Well, you don’t need two guesses to figure out what happens next: Tannhäuser returns to Elisabeth, Wolfram agrees to give her up and let her marry Tannhäuser (Charles joked that James Cruze looked so nellie, and William Russell so butch, it was a wonder Tannhäuser didn’t marry Wolfram instead), but Elisabeth is dying of a broken heart and even the news from Rome that the Pope’s staff sprouted leaves after all (you were expecting that, weren’t you?) doesn’t arrive in time to save the lovebirds: Elisabeth dies and Tannhäuser dies as well. Tannhäuser the movie is an obvious example of Thanhouser the studio’s attempt to raise the level of motion-picture entertainment by drawing on classic sources from literature and high culture (they were among the first people to film Charles Dickens — though I suspect Edison’s 1910 A Christmas Carol is the first Dickens movie, and there might be British-made shorts even earlier — and the first company to make a movie of Robert Louis Stevenson’s Dr. Jekyll and Mr. Hyde, with James Cruze in the title role[s]), and if they had had a director of Griffith’s creativity their movies would probably be considered classics instead of curiosities today. As it is, Tannhäuser is electrifying in the Venus sequences but the rest of the film is pretty dull, though at least respectably acted — the playing is surprisingly naturalistic for a film this early and only Tannhäuser’s hand-to-the-back-of-the-head swoon when he learns Elisabeth isn’t going to be allowed to marry him shows silent acting at its worst — and handsomely produced.

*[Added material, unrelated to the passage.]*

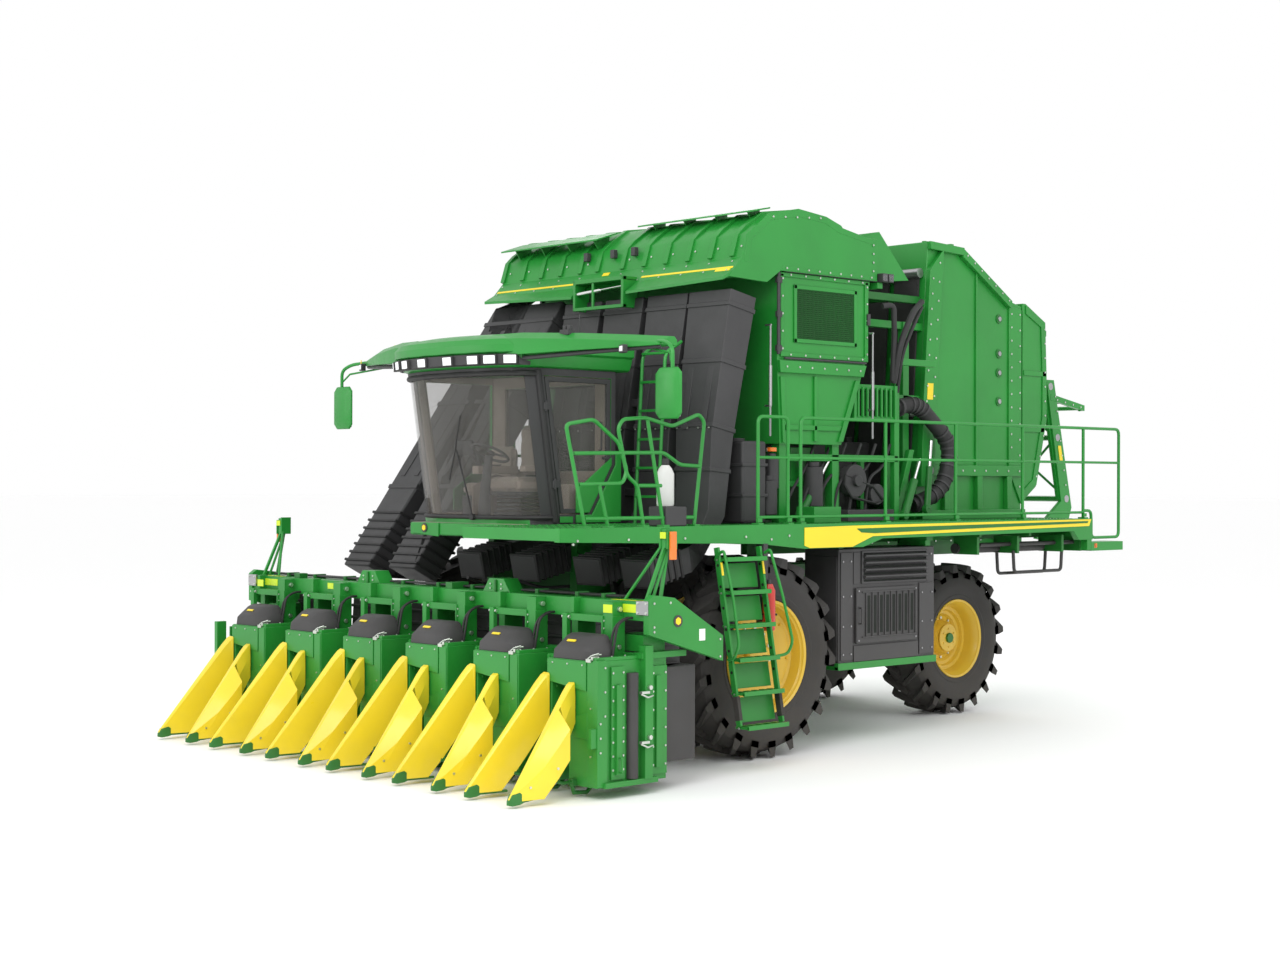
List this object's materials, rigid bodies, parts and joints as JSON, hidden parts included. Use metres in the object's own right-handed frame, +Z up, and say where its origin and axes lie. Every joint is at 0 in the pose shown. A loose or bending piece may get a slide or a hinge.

It probably wowed audiences in 1913, and for our viewing (off the computer in VLC since the download from archive.org had a glitch four minutes in when we tried to run it in any other program) I assembled a soundtrack CD of music from the opera that worked pretty well — especially when the music Wagner wrote for the scenes in the Venusberg accompanied similar action involving Venus and her entourage in the movie.